While sending my artist and story director a copy of a newly finished fairy tale, I found one I hadn’t shown her yet. I opened it and read the older story, and it was a travesty. It was probably six months old, but between then and now, I have made extraordinary leaps of growth. Not because I’m extraordinary, but because I’ve been doing nothing but writing every day. I sent it to her with trepidation, but the story is solid enough to stand. It’s just the ‘wrapping paper’ that needs changing.

There was a time when I thought that I would never write again. That I was not capable of finishing a work, that I would always be a dabbler and never be a professional. To think I could have missed this makes me shudder.

Especially now, when I ask myself, “What do I want to write today,” and find that I am spoiled for choice.

Sometimes Inspiration finds you. Usually when you’re least looking for it.

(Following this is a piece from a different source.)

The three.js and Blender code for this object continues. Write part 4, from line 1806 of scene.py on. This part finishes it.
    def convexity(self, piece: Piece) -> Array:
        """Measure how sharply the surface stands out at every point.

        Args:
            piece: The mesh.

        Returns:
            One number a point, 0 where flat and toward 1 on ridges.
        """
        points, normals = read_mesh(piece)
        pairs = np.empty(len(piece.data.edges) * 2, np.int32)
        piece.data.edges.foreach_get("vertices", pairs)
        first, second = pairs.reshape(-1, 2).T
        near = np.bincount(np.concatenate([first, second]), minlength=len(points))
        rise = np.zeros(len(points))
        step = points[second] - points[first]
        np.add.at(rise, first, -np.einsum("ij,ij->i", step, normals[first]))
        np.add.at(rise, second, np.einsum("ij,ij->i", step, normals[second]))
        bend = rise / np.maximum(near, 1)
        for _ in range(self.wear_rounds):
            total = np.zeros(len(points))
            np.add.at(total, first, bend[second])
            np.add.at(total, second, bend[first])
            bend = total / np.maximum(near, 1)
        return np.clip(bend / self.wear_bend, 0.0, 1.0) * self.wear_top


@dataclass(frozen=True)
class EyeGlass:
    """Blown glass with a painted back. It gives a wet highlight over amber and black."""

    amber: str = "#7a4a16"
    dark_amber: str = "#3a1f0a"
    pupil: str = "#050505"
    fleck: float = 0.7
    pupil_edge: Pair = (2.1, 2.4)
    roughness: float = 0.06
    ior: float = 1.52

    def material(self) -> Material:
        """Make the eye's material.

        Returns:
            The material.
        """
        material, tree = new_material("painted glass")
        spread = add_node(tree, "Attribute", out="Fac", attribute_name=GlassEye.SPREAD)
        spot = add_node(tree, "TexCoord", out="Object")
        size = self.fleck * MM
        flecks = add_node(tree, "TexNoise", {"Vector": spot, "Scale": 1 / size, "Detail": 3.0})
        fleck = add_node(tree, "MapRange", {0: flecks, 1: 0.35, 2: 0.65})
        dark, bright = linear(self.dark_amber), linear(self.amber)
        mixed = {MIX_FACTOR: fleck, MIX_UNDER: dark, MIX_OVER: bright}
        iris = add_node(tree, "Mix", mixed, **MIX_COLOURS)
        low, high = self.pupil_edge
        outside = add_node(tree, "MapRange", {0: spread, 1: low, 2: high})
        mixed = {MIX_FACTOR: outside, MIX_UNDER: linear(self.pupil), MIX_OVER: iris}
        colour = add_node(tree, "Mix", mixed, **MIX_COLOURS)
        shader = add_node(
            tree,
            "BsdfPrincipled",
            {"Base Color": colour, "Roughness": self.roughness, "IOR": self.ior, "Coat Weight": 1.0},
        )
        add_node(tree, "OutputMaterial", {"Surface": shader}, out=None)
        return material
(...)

Almost a year ago, I got a phone call from my co-worker, Heather. (Not to be confused with my sister, I will refer to her as Heather G. for this post.) While she was my co-worker, she handled the art and I handled the code, so rarely did our paths cross. Needless to say, I was surprised, and my mind immediately leapt to the possibility that something was wrong. Imagine my surprise when she opened the conversation with, “So, I hear you’re a writer.”

Have you ever seen a bunny freeze when it thinks its seen the shadow of a hawk overhead? That was me, frozen solid, brain scraping up responses and discarding them. “Who told you that?”

Joss Whedon does *not* write my dialogue.

“Evie. She mentioned that you’re a writer.” Heather G. supplied, oblivious to my trapped expression thanks to the magic of cell phones.

“Oh. Well, I’m not published or anything,” I was quick to supply. “I do like to write though.”

“Well, that’s fine. I was wondering if you wanted to write up some fairy tales for me.” Heather G. had unwittingly offered me a shot at something that I have a private obsession with. (Okay, it’s not private now.) I have encyclopedias encompassing everything from pixies to ogres, kelpies to selkies, and everything in between. “Let me send you some pictures of what I want.”

For those of you familiar with me, you probably know that Heather G. is the artist who designed and illustrated my cover art for “The Corsican.”


She is quite talented. And she sent me such pictures! Whimsical, passionate, thought provoking, and fun. I’m not going to post them here because I am saving them for later posts.

She handed me the ideas for new worlds and said, “Here, develop these, and I’ll illustrate your work.” I would have been an idiot to turn her down.

The stories have been in development for a year, and what a year it’s been. My manuscript was chosen by Anacrusis Press, and I did become published in the interim. I took an editing class at WWU, met some students, tried to get into a writer’s group. Helped a friend develop a gaming book. Beta read for two other friends. Learned about audiobooks.

I got stuck on our work just about the same time that The Corsican needed to be edited come hell or high water. I got that project done, but like mushrooms after a rain many more sprung up, and I will admit I avoided the project for a while. Heather G. didn’t mind, because she got a job at Disney Mobile and had more on her plate than she’d ever had before.

Just this week I have managed to get three stories started. I’m going to go back and edit the one that I got editing notes for in April. I’m inspired, I’m excited, and I’m grateful. If it hadn’t been for Heather G’s offer, I am fairly certain that I wouldn’t have had the confidence to get my book published.

Even though this project took a while to develop, I can’t tell you what it’s done for me already. Working with someone on a project is a world different than captaining a ship by me onsies, to quote Cap. Jack Sparrow. I can’t wait to share sneak peeks and get opinions.

I am especially grateful to Trinity, who sat quietly in my parent’s house over Thanksgiving vacation. She came with her dad Steve and brought her book, Grimm’s Abridged Fairy Tales. She was quiet, the way children can be when stuck listening to adults talk and having nothing to do. She was being so quiet, I wanted to involve her in some conversation too. So I brought out my laptop and showed her some of Heather G’s concept sketches. Her eyes lit up when I explained the brief idea that each story had inspired in me. Her first question to me was, “When will it be out?”

Thanks to her bright eyes and eager question, it’s going to be out a hell of a lot sooner than I’d thought.